Nureyev - The White Crow: Ralph Fiennes e la grande fuga in Occidente dell’immortale Rudolf Nureyev
Rudolf Nureyev era ‘soltanto’ un ballerino… Già, un uomo che con i suoi indimenticabili grand jetés osò sfidare la forza di gravità: un danzatore che divenne icona indiscussa del XX secolo e mito destinato a perdurare nel tempo. Nato il 17 marzo 1938 in prossimità di Irkutsk - la madre lo diede alla luce a bordo di un treno della celebre linea transiberiana diretto da Ufa a Vladivostok -, il piccolo Rudolf ebbe un’infanzia non proprio agiata, anzi, di famiglia poverissima, fu costretto a indossare il malconcio cappotto passatogli dalla sorella maggiore, venendo per questo soprannominato ‘il mendicante’. Beh, quel mendicante che si trasformò in ‘corvo bianco’ prima, e ‘tataro volante’ poi, finì per conquistarsi un posto d’onore nell’Olimpo delle leggende immortali.
Difficile, se non impossibile, raccontare in appena 122 minuti l’intera storia di Nureyev, e Ralph Fiennes, qui alla sua terza prova dietro la macchina da presa dopo Coriolanus (2011) e The invisible woman (2013), con il suo Nureyev - The White Crow sembra averlo compreso molto bene. In questo eccellente lavoro l’attore britannico sceglie infatti di portare sul grande schermo solo i primi anni e la “grande fuga” in Occidente del ballerino russo, ‘diserzione’ avvenuta il 16 giugno 1961 e diventata, oltre che un vero e proprio evento storico, la decisione fondamentale che muterà le sorti della sua carriera artistica proiettandolo di fatto verso la fama universale. Grazie a una struttura in tre tempi intrecciati tra loro – Parigi 1961, gli anni di Leningrado dal ‘55 al ‘61 e quelli dell’infanzia – l’opera di Fiennes offre agli spettatori un ritratto puntuale, toccante e appassionato dell’evoluzione di questo incredibile genio ribelle.

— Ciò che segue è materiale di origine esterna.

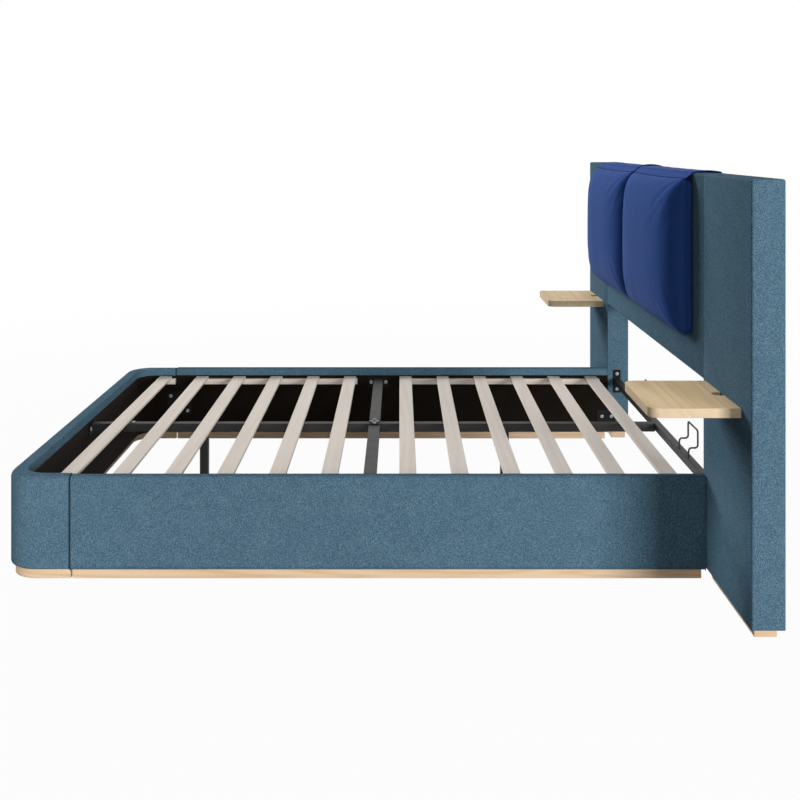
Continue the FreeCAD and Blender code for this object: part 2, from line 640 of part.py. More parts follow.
keep("foot_beam_bracket", cut("foot_beam_bracket", join("foot_beam_bracket", foot_plate, foot_stub), bores))

# Centre legs with a welded flange, and their glides
glides = []
for end, place in (("foot", "FootLegPlace"), ("head", "HeadLegPlace")):
    middle = f"({SEAM} + {place})"
    leg_along = about(middle, "BeamSize")
    post = tube(f"leg_post_{end}", beam_across, leg_along, ("GlideHeight", f"{BEAM_LOW} - TubeWall"), "z")
    flange = block(f"leg_flange_{end}", beam_across, about(middle, "LegFlangeLength"),
                   (f"{BEAM_LOW} - TubeWall", BEAM_LOW))
    keep(f"centre_leg_{end}", join(f"centre_leg_{end}", post, flange))
    pad = block(f"glide_pad_{end}", about("0", "BeamSize + 2 * GlideLip"),
                about(middle, "BeamSize + 2 * GlideLip"), ("0", "GlideHeight"))
    inside = "BeamSize - 2 * TubeWall - 2 * FitGap"
    plug = block(f"glide_plug_{end}", about("0", inside), about(middle, inside),
                 ("0", "GlideHeight + GlidePlug"))
    glides.append(join(f"glide_{end}", pad, plug))
keep("leg_glides", group("leg_glides", *glides))

# Flat plates across the rail seams and from the rails to the wings
corner_plates = []
head_plates = []
for word, sign in SIDES:
    across = on_side(sign, PLATE_FACE, INNER)
    plate = block(f"corner_plate_{word}", across, about(f"({SEAM} + CornerPlateShift)", "CornerPlateLength"),
                  about("CornerPlateLevel", "CornerPlateHeight"))
    corner_plates.append(cut(f"corner_plate_{word}", plate, bores))
    plate = block(f"head_plate_{word}", across, about(f"({HEAD} - HeadPlateShift)", "HeadPlateLength"),
                  about("HeadPlateLevel", "HeadPlateHeight"))
    head_plates.append(cut(f"head_plate_{word}", plate, bores))
keep("foot_joint_plates", group("foot_joint_plates", *corner_plates))
keep("rail_head_plates", group("rail_head_plates", *head_plates))

# Mattress stops: one bent wire each, standing on the head bar
for word, sign in SIDES:
    place = "RightStopPlace" if sign > 0 else "-LeftStopPlace"
    near, far = [number(side) for side in about(place, "StopSpan")]
    low = number("LedgerTop")
    step_level = number("LedgerTop + StopRise")
    top = number("LedgerTop + StopHeight")
    front = number(BAR_MIDDLE)
    rear = number(f"{BAR_MIDDLE} + StopStep")
    rising = [(front, low), (front, step_level), (rear, step_level), (rear, top)]
    route = [(near, along, level) for along, level in rising]
    route += [(far, along, level) for along, level in reversed(rising)]
    wire = doc.addObject("Part::Feature", f"stop_wire_{word}")
    wire.Shape = bent_wire(route, number("StopBend"), number("StopWireRadius"))
    keep(f"mattress_stop_{word}", wire)

# Headboard: a centre panel over an arch, between two wings that stand on the floor
depth = (HEAD, BACK)
core_depth = (f"{HEAD} + {COVER}", f"{BACK} - {COVER}")
centre_core = block("centre_core", (f"-{INNER}", INNER), core_depth,
                    (f"ArchTop + {COVER}", f"HeadboardTop - {COVER}"))
keep("headboard_centre_core", centre_core)
centre_skin = block("centre_skin", (f"-{INNER}", INNER), depth, ("ArchTop", "HeadboardTop"))
centre_skin = rounded("centre_skin", centre_skin, "HeadRound", lambda edge: runs(edge, "x"))
centre_room = block("centre_room", (f"-{INNER} - {OVERRUN}", f"{INNER} + {OVERRUN}"), core_depth,
                    (f"ArchTop + {COVER}", f"HeadboardTop - {COVER}"))
keep("headboard_centre_cover", cut("headboard_centre_cover", centre_skin, centre_room))
wing_plinths = []
for word, sign in SIDES:
    core_across = on_side(sign, f"{INNER} + {COVER}", f"{WING_SIDE} - {COVER}")
    core_top = f"HeadboardTop - {COVER}"
    core = block(f"{word}_wing_block", core_across, core_depth, ("WingPlinthHeight", core_top))
    keep(f"{word}_wing_core", cut(f"{word}_wing_core", core, bores, rod_bores))
    skin = block(f"{word}_wing_skin", on_side(sign, INNER, WING_SIDE), depth,
                 ("WingPlinthHeight", "HeadboardTop"))
    outer_face = f"{sign} * {WING_SIDE}"
    inner_face = f"{sign} * {INNER}"
    skin = rounded(f"{word}_wing_skin", skin, "HeadRound",
                   lambda edge: not at_level(edge, "z", "WingPlinthHeight") and
                   (at_level(edge, "z", "HeadboardTop") or at_level(edge, "x", outer_face))
                   and not at_level(edge, "x", inner_face))
    room = block(f"{word}_wing_room", core_across, core_depth, (f"WingPlinthHeight - {OVERRUN}", core_top))
    keep(f"{word}_wing_cover", cut(f"{word}_wing_cover", skin, room, bores, rod_bores))
    plinth_across = on_side(sign, f"{INNER} + WingFrontInset", f"{WING_SIDE} - WingSideInset")
    plinth_depth = (f"{HEAD} + WingFrontInset", f"{BACK} - WingBackInset")
    wing_plinths.append(block(f"{word}_wing_plinth", plinth_across, plinth_depth, ("0", "WingPlinthHeight")))
keep("wing_plinths", group("wing_plinths", *wing_plinths))

# Floating shelves with a rounded cable notch in the back edge
for word, sign in SIDES:
    inner_place = SHELF_PLACES[word]
    inner_end = f"{sign} * {inner_place}"
    outer_end = f"{sign} * ({inner_place} + ShelfWidth)"
    middle = f"({inner_place} + ShelfWidth / 2)"
    notch_near = f"{sign} * ({middle} - NotchWidth / 2)"
    notch_far = f"{sign} * ({middle} + NotchWidth / 2)"
    front = f"({HEAD} - ShelfDepth)"
    notch_front = f"({HEAD} - NotchDepth)"
    notch_round = f"({NOTCH_ROUND_SHARE} * NotchWidth)"
    corners = [
        (inner_end, HEAD, None),
        (inner_end, front, "ShelfCorner"),
        (outer_end, front, "ShelfCorner"),
        (outer_end, HEAD, None),
        (notch_far, HEAD, None),
        (notch_far, notch_front, notch_round),
        (notch_near, notch_front, notch_round),
        (notch_near, HEAD, None),
    ]
    board = plan_body(f"{word}_shelf", corners, "ShelfTop - ShelfThickness", "ShelfTop")
    keep(f"{word}_shelf", cut(f"{word}_shelf", board, rod_bores))

# Cushions: a crowned pad with drawn-in sides, hung by a flap over the headboard
for word, sign in SIDES:
    middle = f"(-CushionShift + {sign} * (CushionWidth + CushionSpacing) / 2)"
    half_width = number("CushionWidth / 2")
    half_height = number("CushionHeight / 2")
    levels = [("FitGap", "CushionDraw"), ("CushionEdge", "0")]
    levels += [(f"CushionEdge + {rise} * CushionCrown", f"{inset} * CushionShoulder")
               for rise, inset in CROWN_SHARES]
    rings = []
    for out, inset in levels:
        centre = FreeCAD.Vector(number(middle), number(f"{HEAD} - ({out})"), number(CUSHION_MIDDLE))
        corner = number(f"CushionCorner + {RING_CORNER_SHARE} * ({inset})")
        drawn = number(inset)
        rings.append(ring(centre, half_width - drawn, half_height - drawn, corner, number("CushionDraw")))
    pad = doc.addObject("Part::Feature", f"{word}_pad")
    pad.Shape = Part.makeLoft(rings, True, True)
    keep(f"{word}_cushion", pad)
    across = about(middle, "CushionWidth - 2 * FlapSetback")
    wider = about(middle, "CushionWidth")
    hang = "(HeadboardTop + FitGap + FlapThickness)"
    flap = block(f"{word}_flap_block", across,
                 (f"{HEAD} - FitGap - FlapThickness", f"{BACK} + FitGap + FlapThickness"),
                 ("HeadboardTop - FlapDrop", hang))
    flap = rounded(f"{word}_flap", flap, "FlapThickness",
                   lambda edge: at_level(edge, "z", hang) and runs(edge, "x"))
    headboard_room = block(f"{word}_flap_room", wider, (f"{HEAD} - FitGap", f"{BACK} + FitGap"),
                           (f"HeadboardTop - FlapDrop - {OVERRUN}", "HeadboardTop + FitGap"))
    front_room = block(f"{word}_flap_front", wider,
                       (f"{HEAD} - FlapThickness - {OVERRUN}", f"{HEAD} - FitGap"),
                       (f"HeadboardTop - FlapDrop - {OVERRUN}",
                        f"{CUSHION_TOP} - CushionDraw - FlapThickness"))
    keep(f"{word}_cushion_flap", cut(f"{word}_cushion_flap", flap, headboard_room, front_room, pad))

doc.recompute()
for made in doc.Objects:
    if {"Invalid", "Error"} & set(made.State):
        raise RuntimeError(f"{made.Label} did not build: {made.State}")
for name, made in pieces.items():
    shape = made.Shape
    if shape.isNull() or not shape.isValid() or not shape.Solids:
        raise RuntimeError(f"{name} has no valid solid")

os.makedirs("parts", exist_ok=True)
for name, made in pieces.items():
    made.Shape.exportStep(os.path.join("parts", f"{name}.step"))
print(len(pieces), "sub-parts written")
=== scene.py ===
"""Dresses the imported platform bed: nubby upholstery, hung back cushions, pale wood and black steel.

Lengths are in metres in the CAD frame: +Z up, +Y from the foot towards the
headboard, +X towards the side that the camera looks at.
"""

import math

import bpy
import numpy as np
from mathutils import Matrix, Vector, noise


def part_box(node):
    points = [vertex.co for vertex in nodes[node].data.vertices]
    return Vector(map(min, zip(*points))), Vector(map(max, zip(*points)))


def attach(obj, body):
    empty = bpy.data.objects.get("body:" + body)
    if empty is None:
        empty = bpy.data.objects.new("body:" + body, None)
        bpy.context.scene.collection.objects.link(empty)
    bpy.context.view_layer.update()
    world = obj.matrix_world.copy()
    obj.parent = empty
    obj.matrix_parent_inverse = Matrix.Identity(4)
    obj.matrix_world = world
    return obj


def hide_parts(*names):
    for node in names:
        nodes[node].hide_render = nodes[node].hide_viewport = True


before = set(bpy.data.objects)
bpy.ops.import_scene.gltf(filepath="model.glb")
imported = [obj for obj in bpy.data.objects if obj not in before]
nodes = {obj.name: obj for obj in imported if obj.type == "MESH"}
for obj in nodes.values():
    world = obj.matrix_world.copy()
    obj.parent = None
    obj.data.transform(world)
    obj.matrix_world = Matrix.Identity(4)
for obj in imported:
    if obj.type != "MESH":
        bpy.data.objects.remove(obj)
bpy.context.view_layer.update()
scene = bpy.context.scene

centre_low, centre_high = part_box("headboard_centre_cover")
HEAD_FRONT = centre_low.y
HEAD_BACK = centre_high.y
HEAD_TOP = centre_high.z
rail_low, rail_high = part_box("right_rail_cover")
RAIL_ENDS = (rail_low.y, rail_high.y)
WING_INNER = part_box("right_wing_cover")[0].x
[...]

Basandosi sul romanzo di Julie Kavanagh, Nureyev - La Vita, lo sceneggiatore David Hare costruisce uno script solido come granito in cui, del carattere di Nureyev, è contemplata ogni minima sfumatura. Carismatico, egocentrico, perfezionista, malinconico, intellettualmente curioso, refrattario ad ogni costrizione o regola impostagli da altri e dotato di un’immensa forza di volontà, il tataro di Irkutsk rivive al cinema attraverso la bella interpretazione del bravo Oleg Ivenko, ventiduenne ballerino professionista ucraino al suo esordio cinematografico. Il pubblico potrà dunque conoscere, e riconoscere, lo spirito indomito di colui che fu anche un’icona politica in una fase ascendente della Guerra Fredda, un’epoca in cui l’Unione Sovietica aveva 'preso il largo'. Sì, perché proprio nell’anno della grande fuga di Nureyev i russi erano riusciti a inviare il primo uomo nello spazio (Yuri Gagarin) e aspiravano a confermare la loro superiorità culturale mandando in giro per l’Europa il balletto del Kirov, considerato insieme al Bolshoi il migliore al mondo. Ma a rompere loro le uova nel paniere ci pensò un giovane di 23 anni, un ragazzo che all’aeroporto di Parigi si rifiutò di salire su quel velivolo che lo avrebbe riportato per sempre in Russia: nacque così il ‘corvo bianco’, simbolo di libertà.
Ralph Fiennes, aiutato da un montaggio perfetto ad opera di Barney Pilling, realizza un film emozionante dove viene messo in luce il percorso interiore che porterà Nureyev a calcare il palco dei più grandi teatri mondiali e a paragonare la sua figura straordinariamente magnetica a quella di una pantera: bellezza selvaggia, armonia muscolare e ferrea determinazione. Fiennes, interprete di lungometraggi quali Schindler’s list, Il paziente inglese, The reader, Gran Budapest Hotel e tanti altri ancora non manca qui di ritagliarsi una piccola parte, quella del Maestro di danza Alexander Pushkin: un ruolo sì minimo nell’interezza della pellicola, ma un vero capolavoro di ars recitativa.
Nureyev - The White Crow, al cinema con Eagle Pictures, è un’occasione imperdibile per ammirare la tenacia del ballerino che cambiò la danza, visse per la danza e morì pensando alla danza: “La danza è tutta la mia vita. Esiste in me una predestinazione, uno spirito che non tutti hanno. Devo portare fino in fondo questo destino: intrapresa questa via non si può più tornare indietro. È la mia condanna, forse, ma anche la mia felicità. Se mi chiedessero quando smetterò di danzare, risponderei… quando finirò di vivere”, Rudolf Nureyev.